What Is "Circumcision of the Heart"?
If you stop and think about it, this is a pretty gross illustration. So let’s not think about it too much. God gave Abraham the mark of circumcision (Gen 17:10) as a sign of his covenant with God. Jews ultimately adopted the practice of circumcising their male children 8 days after birth.
Why circumcision? That’s a great question that no one really knows the answer to. Here’s the most common answer: it was an unmistakable mark (couldn’t be faked) that was still very private; it was not something that people volunteered to do on themselves (Philistines, Assyrians, and Babylonians were “uncircumcised”); and it still had practical and hygienic value.
But as you know, over time Jews began to look at uncircumcised people as barbarians. That was never the intent. And so with Christianity, God made it clear that what He was looking for was “circumcision of the heart”. What exactly does that mean in a Christian context? Some have tried to say it means baptism, which is in some ways a mark of being a Christian (i.e. just as circumcision was a rite of entry into Israel, baptism is a rite of entry into the church. That’s not how that works at all.) But here, Paul isn’t talking about being in the church but being in God’s family—a reference to salvation.
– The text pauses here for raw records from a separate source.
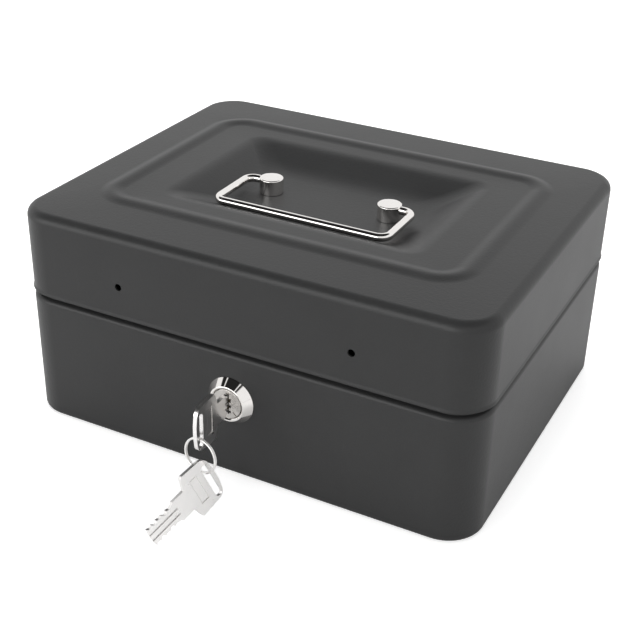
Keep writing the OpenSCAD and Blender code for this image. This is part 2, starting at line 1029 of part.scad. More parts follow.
base_shell();
lid_shell();
base_hinge_leaves();
lid_hinge_leaves();
hinge_pins();
handle_post_left();
handle_post_right();
handle_bail();
handle_screws();
handle_washers();
lock_housing();
lock_plug();
lock_wafers();
wafer_springs();
lock_washer();
lock_nut();
stop_washer();
lock_cam();
cam_washer();
cam_screw();
lid_catch();
coin_tray();
tray_rail_left();
tray_rail_right();
lock_key();
key_ring();
spare_key();
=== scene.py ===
# %% [markdown]
# # A small steel cash box
# This notebook dresses a finished mechanical model: a pressed steel box with a folding wire handle, a cam
# lock and two keys. The mechanical model gives every size and every joint. Blender gives the rounded edges of
# the pressings, the paint and the plated metal. All lengths below are written in millimetres and turned into
# metres by one factor, because the pieces are small and metres would need too many zeros.

# %% Load the mechanical model
import json
import math
import bmesh
import bpy
from mathutils import Matrix, Vector


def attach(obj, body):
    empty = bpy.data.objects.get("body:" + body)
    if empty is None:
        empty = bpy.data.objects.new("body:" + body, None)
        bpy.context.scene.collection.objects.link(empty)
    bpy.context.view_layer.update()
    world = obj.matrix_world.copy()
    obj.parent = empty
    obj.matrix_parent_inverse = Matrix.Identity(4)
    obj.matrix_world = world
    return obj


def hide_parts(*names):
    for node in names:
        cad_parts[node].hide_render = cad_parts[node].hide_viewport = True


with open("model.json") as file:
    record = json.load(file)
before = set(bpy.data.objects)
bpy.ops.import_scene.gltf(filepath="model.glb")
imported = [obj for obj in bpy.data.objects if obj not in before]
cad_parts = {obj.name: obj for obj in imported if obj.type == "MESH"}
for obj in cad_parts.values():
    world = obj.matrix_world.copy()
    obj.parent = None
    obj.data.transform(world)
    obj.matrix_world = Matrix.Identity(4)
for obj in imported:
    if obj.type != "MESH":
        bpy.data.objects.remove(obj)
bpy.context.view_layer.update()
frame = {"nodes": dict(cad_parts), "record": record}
nodes = frame["nodes"]
MM = 0.001
scene = bpy.context.scene
print("nodes:", len(nodes))

# %% [markdown]
# ## The camera
# The camera stands to the right of the box and above it, and looks down at the lid. Its direction is given by
# three angles. The columns of its matrix are the direction to its right, its own up, and the direction back
# from the subject, so the matrix can be written down directly instead of being found by a constraint.

# %% Camera
AZIMUTH, ELEVATION, ROLL = (math.radians(a) for a in (26.68, 29.24, 1.44))
CAMERA_PLACE = Vector((202.79, -409.19, 286.25))
LENS, FILM_WIDTH, NEAREST = 67.4, 36, 20
back = Vector((math.sin(AZIMUTH) * math.cos(ELEVATION), -math.cos(AZIMUTH) * math.cos(ELEVATION),
               math.sin(ELEVATION)))
level_right = Vector((0, 0, 1)).cross(back).normalized()
level_up = back.cross(level_right)
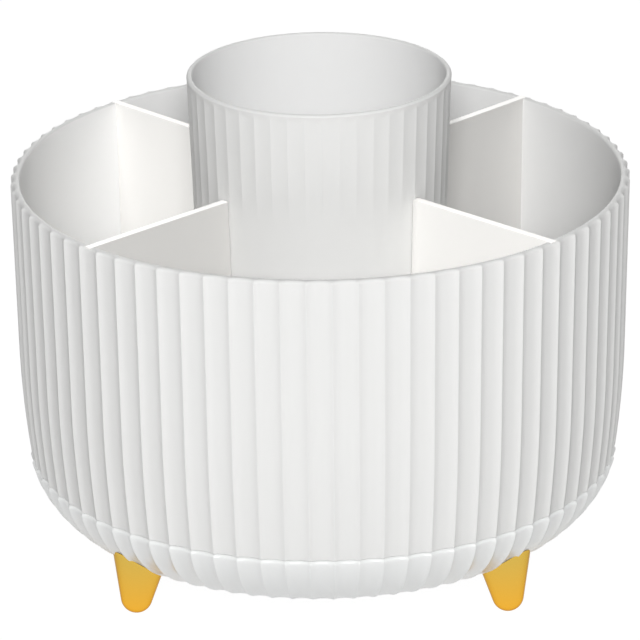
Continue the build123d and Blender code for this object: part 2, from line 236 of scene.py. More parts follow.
def bend(centre_radius, centre_height, size, start, end, steps, depth=0.0):
    """Rows along an arc of the profile, from one angle to another in degrees."""
    angle = np.radians(np.linspace(start, end, steps))
    radius = centre_radius + size * np.cos(angle)
    return rows(radius, centre_height + size * np.sin(angle), depth)


def round_top(outer, inner, top, depth=0.0):
    """Rows over the top of a wall, from its outer edge to its inner edge.

    Each edge is given as its radius, the size of its rounding and the number of its rows.
    """
    outer_radius, outer_round, outer_rows = outer
    inner_radius, inner_round, inner_rows = inner
    return np.concatenate([
        bend(outer_radius - outer_round, top - outer_round, outer_round, 0, 90, outer_rows, depth),
        bend(inner_radius + inner_round, top - inner_round, inner_round, 90, 180, inner_rows),
    ])


# %% Faces of a grid
def grid_faces(row_count, column_count, close_rows=False, close_columns=False):
    """Corner numbers of the faces of a grid whose points are numbered row by row."""
    row = np.arange(row_count - (not close_rows))[:, None]
    column = np.arange(column_count - (not close_columns))[None, :]
    next_row = (row + 1) % row_count
    next_column = (column + 1) % column_count
    corners = [
        row * column_count + column,
        row * column_count + next_column,
        next_row * column_count + next_column,
        next_row * column_count + column,
    ]
    return np.stack(corners, axis=-1).reshape(-1, 4)


def cap_ends(grid, first_point, last_point):
    """Points and faces of a grid closed round, each of its ends drawn together in one point."""
    row_count, count = grid.shape[:2]
    points = np.concatenate([grid.reshape(-1, 3), [first_point, last_point]])
    first, last = np.full(count, len(points) - 2), np.full(count, len(points) - 1)
    column = np.arange(count)
    after = (column + 1) % count
    last_row = (row_count - 1) * count
    faces = grid_faces(row_count, count, False, True).tolist()
    faces += np.stack([first, after, column], axis=1).tolist()
    faces += np.stack([last, last_row + column, last_row + after], axis=1).tolist()
    return points, faces


def new_piece(name, points, faces, sharp_angle=35):
    """Object at the origin from points in millimetres and lists of corners, shaded smooth."""
    mesh = bpy.data.meshes.new(name)
    mesh.from_pydata(np.asarray(points, float).reshape(-1, 3) * MM, [], faces)
    mesh.validate()
    mesh.shade_smooth()
    mesh.set_sharp_from_angle(angle=radians(sharp_angle))
    piece = bpy.data.objects.new(name, mesh)
    bpy.context.scene.collection.objects.link(piece)
    return piece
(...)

In a crude sense, the image means cutting off the “dead skin” around the heart that isolates it from God, but we’re not supposed to think about it literally. So here’s how the parallel works: circumcision was a physical act that resulted in a sign that demonstrated one entering into the people of Israel. Circumcision of the heart (salvation) was a spiritual act that resulted in one entering the family of God, the outward sign of which was a changed life.